### Task goal:
Beginning with the first line of the data below, extract each line up to and including the one containing "TAB_THICKNESS = 1.3 * MM". Copy them exactly and add nothing.

══════

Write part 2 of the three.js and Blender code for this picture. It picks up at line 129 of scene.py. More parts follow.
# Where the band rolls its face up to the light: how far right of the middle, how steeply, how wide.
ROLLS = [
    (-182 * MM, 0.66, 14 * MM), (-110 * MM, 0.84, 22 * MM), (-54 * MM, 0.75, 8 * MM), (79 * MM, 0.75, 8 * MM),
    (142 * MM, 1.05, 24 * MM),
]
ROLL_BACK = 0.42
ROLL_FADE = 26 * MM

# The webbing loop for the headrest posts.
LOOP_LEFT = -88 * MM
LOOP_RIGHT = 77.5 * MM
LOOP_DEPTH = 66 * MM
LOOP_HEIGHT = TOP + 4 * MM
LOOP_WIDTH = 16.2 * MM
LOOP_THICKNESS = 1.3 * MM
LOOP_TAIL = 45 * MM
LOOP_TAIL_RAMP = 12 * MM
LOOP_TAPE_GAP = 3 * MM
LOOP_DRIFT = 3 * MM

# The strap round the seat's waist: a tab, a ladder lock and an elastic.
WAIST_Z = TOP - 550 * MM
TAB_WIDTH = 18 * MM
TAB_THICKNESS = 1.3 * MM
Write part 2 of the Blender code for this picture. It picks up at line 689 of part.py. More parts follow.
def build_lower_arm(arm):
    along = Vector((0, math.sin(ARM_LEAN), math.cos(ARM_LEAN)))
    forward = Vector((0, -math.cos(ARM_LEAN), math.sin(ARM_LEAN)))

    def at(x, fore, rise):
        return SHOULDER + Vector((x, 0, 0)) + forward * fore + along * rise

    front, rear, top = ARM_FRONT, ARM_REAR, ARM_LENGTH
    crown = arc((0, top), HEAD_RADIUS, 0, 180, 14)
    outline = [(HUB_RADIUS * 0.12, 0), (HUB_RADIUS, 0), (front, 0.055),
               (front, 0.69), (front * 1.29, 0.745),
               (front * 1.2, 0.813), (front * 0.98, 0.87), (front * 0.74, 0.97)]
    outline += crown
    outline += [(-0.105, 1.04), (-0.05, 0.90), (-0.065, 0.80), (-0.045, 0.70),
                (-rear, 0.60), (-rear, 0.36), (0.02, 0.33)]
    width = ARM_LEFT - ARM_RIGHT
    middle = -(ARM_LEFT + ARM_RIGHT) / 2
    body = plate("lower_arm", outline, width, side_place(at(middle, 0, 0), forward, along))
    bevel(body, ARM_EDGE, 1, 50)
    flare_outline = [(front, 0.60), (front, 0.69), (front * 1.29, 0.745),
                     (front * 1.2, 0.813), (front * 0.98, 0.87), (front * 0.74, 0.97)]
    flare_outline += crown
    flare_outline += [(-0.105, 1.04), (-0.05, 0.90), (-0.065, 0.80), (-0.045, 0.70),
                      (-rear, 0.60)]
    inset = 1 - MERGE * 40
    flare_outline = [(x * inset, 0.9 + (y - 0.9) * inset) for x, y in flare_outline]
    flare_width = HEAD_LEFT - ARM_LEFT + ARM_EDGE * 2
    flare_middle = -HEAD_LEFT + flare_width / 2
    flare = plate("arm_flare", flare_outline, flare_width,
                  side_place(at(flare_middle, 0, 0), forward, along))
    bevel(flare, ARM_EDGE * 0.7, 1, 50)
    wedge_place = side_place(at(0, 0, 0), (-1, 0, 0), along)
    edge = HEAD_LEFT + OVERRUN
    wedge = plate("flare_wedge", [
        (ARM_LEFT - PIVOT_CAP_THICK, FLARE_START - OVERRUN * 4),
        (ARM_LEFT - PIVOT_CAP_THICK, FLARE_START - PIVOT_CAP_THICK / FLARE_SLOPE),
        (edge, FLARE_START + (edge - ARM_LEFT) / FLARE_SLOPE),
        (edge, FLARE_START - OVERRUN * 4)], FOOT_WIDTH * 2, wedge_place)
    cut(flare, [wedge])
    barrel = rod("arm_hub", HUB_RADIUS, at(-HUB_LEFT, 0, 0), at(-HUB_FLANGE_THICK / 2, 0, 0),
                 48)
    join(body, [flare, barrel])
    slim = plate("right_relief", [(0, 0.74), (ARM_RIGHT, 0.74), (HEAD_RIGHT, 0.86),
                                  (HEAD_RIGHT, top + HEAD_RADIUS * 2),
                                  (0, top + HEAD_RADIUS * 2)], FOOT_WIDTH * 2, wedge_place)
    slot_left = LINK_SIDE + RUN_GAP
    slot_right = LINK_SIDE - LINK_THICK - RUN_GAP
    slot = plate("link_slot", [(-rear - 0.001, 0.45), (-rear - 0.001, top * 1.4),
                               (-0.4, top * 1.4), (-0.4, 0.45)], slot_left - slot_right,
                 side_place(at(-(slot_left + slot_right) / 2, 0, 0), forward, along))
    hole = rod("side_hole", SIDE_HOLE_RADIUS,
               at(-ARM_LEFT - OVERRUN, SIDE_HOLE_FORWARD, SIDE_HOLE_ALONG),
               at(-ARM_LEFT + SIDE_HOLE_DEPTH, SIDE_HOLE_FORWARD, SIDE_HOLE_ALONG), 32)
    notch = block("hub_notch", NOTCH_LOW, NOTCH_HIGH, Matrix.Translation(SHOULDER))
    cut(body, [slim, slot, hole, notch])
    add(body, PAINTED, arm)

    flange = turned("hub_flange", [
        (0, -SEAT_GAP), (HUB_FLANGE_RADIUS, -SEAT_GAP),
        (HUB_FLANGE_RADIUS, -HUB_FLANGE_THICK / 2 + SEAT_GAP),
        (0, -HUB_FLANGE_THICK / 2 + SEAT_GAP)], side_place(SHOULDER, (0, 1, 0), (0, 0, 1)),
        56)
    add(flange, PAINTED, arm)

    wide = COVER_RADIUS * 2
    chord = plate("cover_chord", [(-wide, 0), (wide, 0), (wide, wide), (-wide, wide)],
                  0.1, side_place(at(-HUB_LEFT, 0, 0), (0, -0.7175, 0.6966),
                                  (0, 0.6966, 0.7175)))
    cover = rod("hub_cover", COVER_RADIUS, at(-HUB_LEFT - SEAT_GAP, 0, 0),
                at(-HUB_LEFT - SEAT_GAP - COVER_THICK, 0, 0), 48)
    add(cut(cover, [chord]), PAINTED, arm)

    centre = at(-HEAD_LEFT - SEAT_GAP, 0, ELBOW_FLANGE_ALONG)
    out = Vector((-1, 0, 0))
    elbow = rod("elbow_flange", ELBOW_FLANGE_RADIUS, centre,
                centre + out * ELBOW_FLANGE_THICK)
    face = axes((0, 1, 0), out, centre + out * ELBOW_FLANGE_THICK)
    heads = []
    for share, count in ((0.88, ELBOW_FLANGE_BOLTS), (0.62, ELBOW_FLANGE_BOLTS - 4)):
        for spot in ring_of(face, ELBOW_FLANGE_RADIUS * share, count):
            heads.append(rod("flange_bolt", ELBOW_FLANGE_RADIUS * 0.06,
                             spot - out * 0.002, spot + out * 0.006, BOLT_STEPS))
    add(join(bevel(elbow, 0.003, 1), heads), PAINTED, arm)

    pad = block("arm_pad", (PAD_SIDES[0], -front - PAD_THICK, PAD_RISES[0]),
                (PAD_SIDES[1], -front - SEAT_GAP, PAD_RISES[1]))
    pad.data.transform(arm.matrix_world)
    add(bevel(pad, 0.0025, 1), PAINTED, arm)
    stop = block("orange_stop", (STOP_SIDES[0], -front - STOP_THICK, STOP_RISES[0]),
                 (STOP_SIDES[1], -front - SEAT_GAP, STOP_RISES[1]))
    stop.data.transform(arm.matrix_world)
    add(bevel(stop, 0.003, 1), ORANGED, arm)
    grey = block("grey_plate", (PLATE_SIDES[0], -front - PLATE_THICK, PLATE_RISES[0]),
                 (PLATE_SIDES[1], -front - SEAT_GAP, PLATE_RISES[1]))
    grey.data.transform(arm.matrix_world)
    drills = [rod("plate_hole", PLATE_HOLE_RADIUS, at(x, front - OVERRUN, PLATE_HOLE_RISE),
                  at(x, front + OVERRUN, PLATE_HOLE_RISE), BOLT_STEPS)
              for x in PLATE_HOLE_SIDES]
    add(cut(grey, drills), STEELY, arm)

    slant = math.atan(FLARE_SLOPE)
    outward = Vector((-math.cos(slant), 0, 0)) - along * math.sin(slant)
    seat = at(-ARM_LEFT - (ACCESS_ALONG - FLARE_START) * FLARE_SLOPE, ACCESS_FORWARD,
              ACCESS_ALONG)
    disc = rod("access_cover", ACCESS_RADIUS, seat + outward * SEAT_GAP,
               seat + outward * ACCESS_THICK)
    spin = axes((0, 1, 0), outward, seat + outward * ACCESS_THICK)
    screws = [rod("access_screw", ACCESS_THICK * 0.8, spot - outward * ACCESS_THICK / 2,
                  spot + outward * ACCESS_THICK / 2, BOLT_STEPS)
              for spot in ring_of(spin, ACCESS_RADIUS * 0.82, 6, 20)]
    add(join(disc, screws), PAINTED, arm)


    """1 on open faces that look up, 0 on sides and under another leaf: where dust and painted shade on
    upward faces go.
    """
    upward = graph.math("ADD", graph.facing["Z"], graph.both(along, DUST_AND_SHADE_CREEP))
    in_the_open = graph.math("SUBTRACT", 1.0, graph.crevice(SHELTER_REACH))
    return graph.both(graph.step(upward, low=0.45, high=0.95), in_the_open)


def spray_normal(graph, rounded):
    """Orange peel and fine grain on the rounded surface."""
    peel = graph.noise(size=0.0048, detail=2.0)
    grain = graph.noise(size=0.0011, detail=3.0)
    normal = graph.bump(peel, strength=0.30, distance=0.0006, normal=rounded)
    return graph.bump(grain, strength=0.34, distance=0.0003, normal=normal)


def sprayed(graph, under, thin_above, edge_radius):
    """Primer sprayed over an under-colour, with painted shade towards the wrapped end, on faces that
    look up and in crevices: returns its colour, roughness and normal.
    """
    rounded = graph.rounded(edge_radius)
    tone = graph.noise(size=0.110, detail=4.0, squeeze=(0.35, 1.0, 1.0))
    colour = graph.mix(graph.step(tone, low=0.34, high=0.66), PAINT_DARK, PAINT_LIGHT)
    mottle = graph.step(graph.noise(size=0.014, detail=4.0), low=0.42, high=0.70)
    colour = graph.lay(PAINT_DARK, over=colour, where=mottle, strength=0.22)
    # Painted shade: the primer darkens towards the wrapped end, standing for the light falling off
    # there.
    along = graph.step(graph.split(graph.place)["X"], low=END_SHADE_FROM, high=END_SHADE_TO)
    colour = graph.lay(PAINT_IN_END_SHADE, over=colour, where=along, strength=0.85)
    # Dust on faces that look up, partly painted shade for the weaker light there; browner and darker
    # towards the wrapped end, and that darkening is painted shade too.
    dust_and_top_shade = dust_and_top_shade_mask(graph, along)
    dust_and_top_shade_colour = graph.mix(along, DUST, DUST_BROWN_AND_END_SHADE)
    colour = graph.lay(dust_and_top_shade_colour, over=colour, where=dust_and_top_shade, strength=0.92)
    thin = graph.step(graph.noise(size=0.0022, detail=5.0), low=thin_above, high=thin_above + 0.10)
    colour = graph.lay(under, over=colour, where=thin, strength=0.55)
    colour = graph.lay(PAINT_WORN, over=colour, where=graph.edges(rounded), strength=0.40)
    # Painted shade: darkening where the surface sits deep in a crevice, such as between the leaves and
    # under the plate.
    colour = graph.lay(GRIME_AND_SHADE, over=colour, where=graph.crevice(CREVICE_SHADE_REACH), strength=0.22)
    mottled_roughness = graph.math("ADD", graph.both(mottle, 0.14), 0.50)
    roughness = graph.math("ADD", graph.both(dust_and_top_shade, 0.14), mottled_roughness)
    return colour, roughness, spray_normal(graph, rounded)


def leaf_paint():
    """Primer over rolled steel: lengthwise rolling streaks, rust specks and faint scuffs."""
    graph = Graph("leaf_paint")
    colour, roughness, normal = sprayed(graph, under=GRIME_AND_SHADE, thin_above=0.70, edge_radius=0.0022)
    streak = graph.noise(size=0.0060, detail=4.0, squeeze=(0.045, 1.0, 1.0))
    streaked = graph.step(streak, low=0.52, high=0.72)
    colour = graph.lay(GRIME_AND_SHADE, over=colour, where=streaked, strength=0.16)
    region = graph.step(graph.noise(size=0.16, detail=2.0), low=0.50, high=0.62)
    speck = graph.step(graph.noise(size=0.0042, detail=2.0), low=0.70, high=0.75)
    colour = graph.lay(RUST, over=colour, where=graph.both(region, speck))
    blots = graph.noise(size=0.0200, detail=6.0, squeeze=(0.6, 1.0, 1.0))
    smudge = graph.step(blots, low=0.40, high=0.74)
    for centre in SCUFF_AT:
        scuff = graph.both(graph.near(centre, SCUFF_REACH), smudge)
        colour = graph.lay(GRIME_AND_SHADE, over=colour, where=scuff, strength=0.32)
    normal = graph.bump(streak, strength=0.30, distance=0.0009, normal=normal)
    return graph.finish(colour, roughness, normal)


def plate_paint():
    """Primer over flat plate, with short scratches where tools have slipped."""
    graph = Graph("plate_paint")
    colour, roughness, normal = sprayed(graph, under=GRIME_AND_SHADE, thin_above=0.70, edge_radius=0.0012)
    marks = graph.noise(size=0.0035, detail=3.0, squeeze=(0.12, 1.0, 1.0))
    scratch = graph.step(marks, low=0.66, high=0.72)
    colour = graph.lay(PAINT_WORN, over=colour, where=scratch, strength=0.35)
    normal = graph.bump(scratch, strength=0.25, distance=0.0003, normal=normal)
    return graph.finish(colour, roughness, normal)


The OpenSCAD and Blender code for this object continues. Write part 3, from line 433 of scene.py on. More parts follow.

══════

### Exercise answer:
Write part 2 of the three.js and Blender code for this picture. It picks up at line 129 of scene.py. More parts follow.
# Where the band rolls its face up to the light: how far right of the middle, how steeply, how wide.
ROLLS = [
    (-182 * MM, 0.66, 14 * MM), (-110 * MM, 0.84, 22 * MM), (-54 * MM, 0.75, 8 * MM), (79 * MM, 0.75, 8 * MM),
    (142 * MM, 1.05, 24 * MM),
]
ROLL_BACK = 0.42
ROLL_FADE = 26 * MM

# The webbing loop for the headrest posts.
LOOP_LEFT = -88 * MM
LOOP_RIGHT = 77.5 * MM
LOOP_DEPTH = 66 * MM
LOOP_HEIGHT = TOP + 4 * MM
LOOP_WIDTH = 16.2 * MM
LOOP_THICKNESS = 1.3 * MM
LOOP_TAIL = 45 * MM
LOOP_TAIL_RAMP = 12 * MM
LOOP_TAPE_GAP = 3 * MM
LOOP_DRIFT = 3 * MM

# The strap round the seat's waist: a tab, a ladder lock and an elastic.
WAIST_Z = TOP - 550 * MM
TAB_WIDTH = 18 * MM
TAB_THICKNESS = 1.3 * MM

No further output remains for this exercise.